Dear Venkatesh,
I do hope that either as an employer or as a HR manager, if you dispassionately analyze the concept of Fixed Term Contract Employment in any industry, you will certainly agree that it is only a stop-gap arrangement to effectively carry out some special or technical type of works lasting for a certain period for it facilitates hire and fire of such adhoc employees when the special work or the contract, as the case be, expires. Therefore, comparing to the number of regular workmen employed in the core activity of the establishment, the no. of FTC employees should be certainly far less only. Viewed from this perspective, your unqualified statement of admission that the no. of regular workmen in the establishment is far less than that of the fixed term contract employees is a glaring indication of unfair labor practice even though it is permitted under rule (3A) of the amended Industrial Employment ( Standing Orders ) Central Rules,1946 w.e.f 16-03-2018.
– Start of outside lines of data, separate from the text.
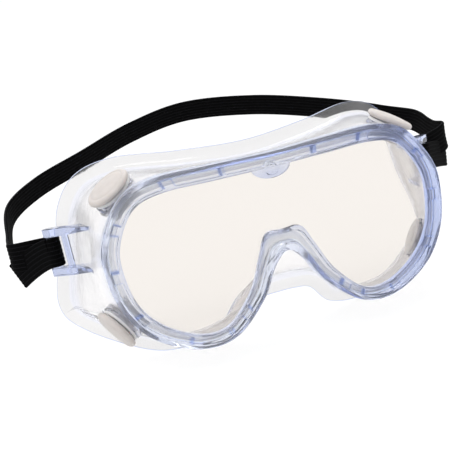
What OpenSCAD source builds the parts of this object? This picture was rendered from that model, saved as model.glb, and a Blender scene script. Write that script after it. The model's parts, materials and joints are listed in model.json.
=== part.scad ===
// Splash goggles: a soft clear frame moulding with a sealed lens, four round indirect
// vents with caps that turn, and an elastic head strap threaded through two lugs.
// Millimetres. +Z is up, the lens faces -Y and +X is the wearer's left.
// The origin is the centre of the face opening, on the plane of the rearmost flange points.
// Modules draw from the front of the rim (depth 0) backwards; placed() moves them home.

/* [Frame] */
// Depth from the front of the rim to the rearmost part of the face flange
frame_depth = 70.5; // [70:0.5:72]
// Depth of the stiff front rim
rim_depth = 8; // [8:0.5:9]
// Wall thickness of the skirt
skirt_wall = 1.8; // [1.6:0.1:2]
// How the skirt flares: 1 is straight, less bulges outwards
skirt_flare = 0.9; // [0.85:0.05:1.05]
// Width of the soft flange that lies on the face
flange_w = 6.5; // [5.5:0.5:7]
// Thickness of the flange at its edge
flange_edge = 1.2; // [1:0.1:1.4]

/* [Lens] */
// Radius of the upright cylinder that the lens and the front of the rim follow
lens_radius = 580; // [500:10:700]
// Thickness of the lens
lens_t = 2; // [1.8:0.1:2.1]

/* [Vents] */
// Radius of the round cap
cap_r = 10.25; // [10:0.05:10.5]
// Thickness of the cap's disc
cap_t = 2.6; // [2.4:0.1:2.8]
// Radius of the cap's stem
stem_r = 3.25; // [3:0.05:3.5]
// Outer radius of the moulded seat that holds the vent
seat_r = 9.4; // [9.2:0.1:9.6]
// Radius of the vent insert's barrel
barrel_r = 7; // [6.8:0.1:7.2]

/* [Strap] */
// Width of the elastic
strap_w = 13.2; // [12.8:0.2:13.6]
// Thickness of the elastic
strap_t = 1.4; // [1.2:0.1:1.5]
// Length of the free tail beyond the lug
tail_length = 22; // [20:0.5:24]
// Angle at which the head band rises behind the lugs
band_rise = 34; // [28:1:40]
// Half the distance between the two sides of the head band
band_half_w = 111; // [110:0.5:112]

/* [Hidden] */

clear_pvc = [0.78, 0.86, 0.96, 0.55];
clear_lens = [0.96, 0.94, 0.92, 0.35];
cap_beige = [0.85, 0.83, 0.80];
insert_grey = [0.80, 0.80, 0.80];
elastic_black = [0.05, 0.05, 0.06];

$fn = 64;
lens_facets = 720;       // fine enough for the shallow curve of the lens
span_steps = 3;          // points drawn between two stations of an outline
gap = 0.05;              // running clearance between pieces that fit together
sink = 0.4;              // how far a joined shape sinks into the one it grows from

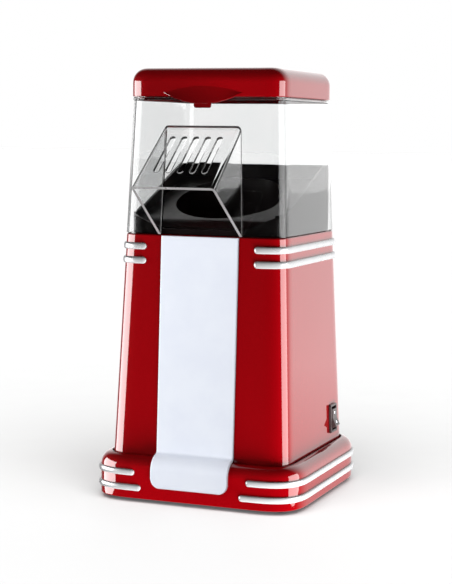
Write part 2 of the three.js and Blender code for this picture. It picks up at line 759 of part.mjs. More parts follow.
// Turns a piece drawn about +Z onto the leaning back wall of the body, at the cord inlet.
function ontoBack(geometry) {
  const upright = geometry.rotateX(WALL_LEAN - Math.PI / 2);
  return upright.translate(CORD_INLET.x, bodyHalf(CORD_INLET.z), CORD_INLET.z);
}

function cordOpening() {
  return ontoBack(disc(CORD_INLET.neckRadius + 2 * GAP, -6, 4, 0, 0, 16));
}

// Rubber bush that lines the cord's hole, with a flange each side of the wall.
function cordBush() {
  const { neckRadius, flangeRadius, boreRadius } = CORD_INLET;
  const inside = -BODY.wall - GAP;
  const profile = [
    [boreRadius, inside - 1.8],
    [flangeRadius - 1, inside - 1.8],
    [flangeRadius - 1, inside],
    [neckRadius, inside],
    [neckRadius, GAP],
    [flangeRadius, GAP],
    [flangeRadius - 0.6, 2.6],
    [boreRadius + 1.4, 5],
    [boreRadius, 5],
    [boreRadius, inside - 1.8],
  ];
  return ontoBack(turned(profile, 16));
}

// ---- The whole object ----

function mesh(name, geometry, look) {
  const part = new THREE.Mesh(geometry, new THREE.MeshStandardMaterial(LOOKS[look]));
  part.name = name;
  return part;
}

function placed(part, x, y, z) {
  part.position.set(x, y, z);
  return part;
}

// One mesh for each corner, named by number.
function inCorners(name, geometry, look, at, z) {
  const copies = CORNERS.map(([sx, sy], i) => {
    const copy = mesh(`${name}_${i + 1}`, geometry.clone(), look);
    return placed(copy, sx * at, sy * at, z);
  });
  return new THREE.Group().add(...copies);
}

// One mesh for each of the duct's three screw positions.
function inThirds(name, geometry, look, z) {
  const copies = THIRDS.map((angle, i) => {
    const copy = mesh(`${name}_${i + 1}`, geometry.clone(), look);
    return placed(copy, ...pointAt(DUCT_SCREW.radius, angle), z);
  });
  return new THREE.Group().add(...copies);
}

const base = new THREE.Group().add(
  mesh("base_skirt", baseSkirt(), "red"),
  mesh("base_trim_upper", baseTrim(BASE_TRIM.upperZ, BASE_TRIM.upperEnd), "silver"),
  mesh("base_trim_lower", baseTrim(BASE_TRIM.lowerZ, BASE_TRIM.lowerEnd), "silver"),
  mesh("bottom_cover", bottomCover(), "black"),
  inCorners("foot", foot(), "rubber", FOOT.at, 0),
  inCorners("skirt_screw", screw(SKIRT_SCREW.length), "steel", SKIRT_SCREW.at, BOTTOM_COVER.bottom - GAP),
);

const body = new THREE.Group().add(
  mesh("body_shell", bodyShell(), "red"),
  mesh("body_trim_upper", bodyTrim(BODY_TRIM.upperZ), "silver"),
  mesh("body_trim_lower", bodyTrim(BODY_TRIM.lowerZ), "silver"),
  mesh("front_slide", frontSlide(), "white"),
  mesh("switch_housing", switchHousing(), "black"),
  mesh("switch_rocker", switchRocker(), "black"),
  mesh("cord_bush", cordBush(), "rubber"),
  inCorners("body_screw", screw(BODY_SCREW.length), "steel", BODY_SCREW.at,
    LEDGE.top - LEDGE.thickness - GAP),
);

const works = new THREE.Group().add(
  mesh("popping_chamber", poppingChamber(), "aluminium"),
  mesh("air_duct", airDuct(), "black"),
  mesh("heater_former", heaterFormer(), "mica"),
  mesh("heater_coil", heaterCoil(), "wire"),
  mesh("thermostat", thermostat(), "steel"),
  mesh("thermal_fuse", thermalFuse(), "steel"),
  mesh("fan_impeller", fanImpeller(), "black"),
  mesh("motor_shaft", disc(SHAFT.radius, SHAFT.bottom, SHAFT.top, 0, 0, 16), "steel"),
  mesh("motor_can", motorCan(), "steel"),
  mesh("motor_bracket", motorBracket(), "steel"),
  mesh("rectifier_board", rectifierBoard(), "board"),
  inThirds("duct_screw", screw(DUCT_SCREW.length), "steel", DUCT.top - DUCT.flange - GAP),
  inThirds("bracket_screw", screw(DUCT_SCREW.length), "steel", BRACKET.bottom - GAP),
);

const top = new THREE.Group().add(
  mesh("clear_cover", clearCover(), "clear"),
  mesh("exit_hood", exitHood(), "clear"),
  mesh("inner_chute", innerChute(), "black"),
  mesh("top_cap", topCap(), "red"),
);

const machine = new THREE.Group().add(base, body, works, top);
machine.position.y = AXIS_Y;

export default new THREE.Group().add(machine);
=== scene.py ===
"""Looks for the hot-air popcorn maker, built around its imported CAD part.

Lengths in this script are in millimetres about the body's upright axis: x to the right, y to the
back and z up from the floor. place() turns them into the frame's metres.
"""

import json
import math

import bmesh
import bpy
from mathutils import Euler, Matrix, Vector

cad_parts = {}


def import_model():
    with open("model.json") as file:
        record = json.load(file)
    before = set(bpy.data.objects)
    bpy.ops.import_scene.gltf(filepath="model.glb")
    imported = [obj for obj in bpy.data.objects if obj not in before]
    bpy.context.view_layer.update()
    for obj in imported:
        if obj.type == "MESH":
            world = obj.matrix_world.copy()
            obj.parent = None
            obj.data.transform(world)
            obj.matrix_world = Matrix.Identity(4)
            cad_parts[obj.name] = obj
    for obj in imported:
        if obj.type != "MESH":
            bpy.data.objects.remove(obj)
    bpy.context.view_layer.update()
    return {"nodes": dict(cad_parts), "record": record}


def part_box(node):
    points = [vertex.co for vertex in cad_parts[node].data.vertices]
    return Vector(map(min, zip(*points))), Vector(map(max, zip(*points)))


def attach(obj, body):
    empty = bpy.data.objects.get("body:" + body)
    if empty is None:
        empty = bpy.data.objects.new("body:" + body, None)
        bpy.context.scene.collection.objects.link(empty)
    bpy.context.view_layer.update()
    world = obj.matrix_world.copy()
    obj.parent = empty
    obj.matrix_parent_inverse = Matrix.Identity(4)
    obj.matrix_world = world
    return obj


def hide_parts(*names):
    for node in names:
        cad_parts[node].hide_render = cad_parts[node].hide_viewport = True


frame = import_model()

MM = 0.001
AXIS_Y = sum(corner.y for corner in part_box("body_shell")) / 2
CORNER_STEPS = 20  # facets round a quarter turn of an upright corner
CORNER_REACH = 1.45  # how much further than its radius a corner starts to bend
SHARP_ANGLE = math.radians(32)  # edges that turn further stay crisp
GAP = 0.3  # air between neighbouring pieces


def node_span(node, axis):
    """Lowest and highest value of a CAD node along an axis, in this script's millimetres."""
    shift = AXIS_Y if axis == 1 else 0
    low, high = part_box(node)
    return (low[axis] - shift) / MM, (high[axis] - shift) / MM


BASE_BOTTOM, BASE_TOP = node_span("base_skirt", 2)
BASE_HALF = node_span("base_skirt", 0)[1]
BODY_BOTTOM, BODY_TOP = node_span("body_shell", 2)
COVER_BOTTOM, COVER_TOP = node_span("clear_cover", 2)
CAP_TOP = node_span("top_cap", 2)[1]
CAP_HALF = node_span("top_cap", 0)[1]
HOOD_TIP_Y = node_span("exit_hood", 1)[0]
HOOD_TOP = node_span("exit_hood", 2)[1]
CHUTE_THROAT, CHUTE_TOP = node_span("inner_chute", 2)
CHUTE_BOTTOM = COVER_BOTTOM
SLIDE_BOTTOM, SLIDE_TOP = node_span("front_slide", 2)

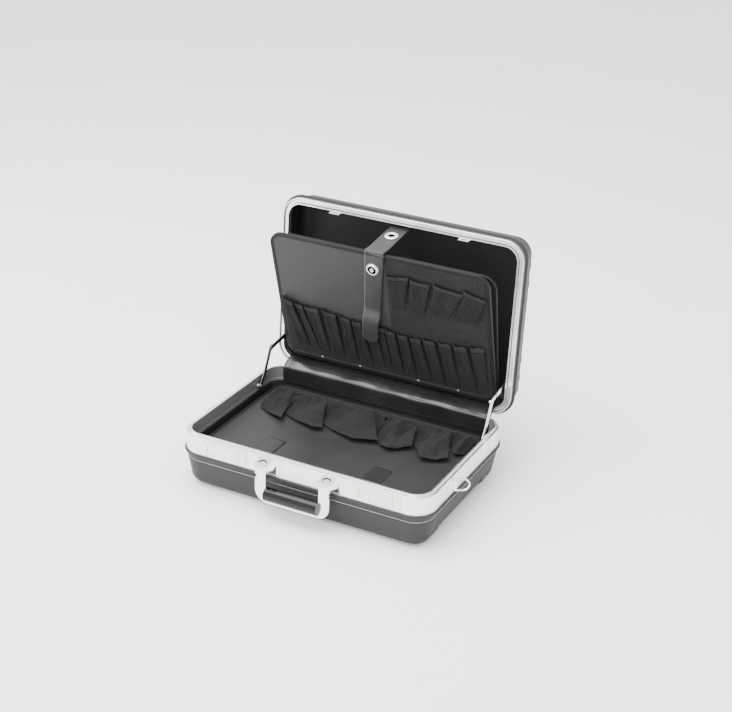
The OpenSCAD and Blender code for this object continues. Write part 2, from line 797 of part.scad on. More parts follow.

As it is, the FTC employees have no locus standi to demand for their absorption as regular employees on the expiry of their contracts; but the trade union can. You cannot justify rotating people endlessly on permanent jobs on FTC basis. Since it is evident that there is a miss-match in the ratio of FTC workmen and the regular workmen employed in the same or similar activities of the establishment, if the management outrightly refuses to accept the demand, the union can be successful when the dispute gets escalated to the stage of industrial adjudication.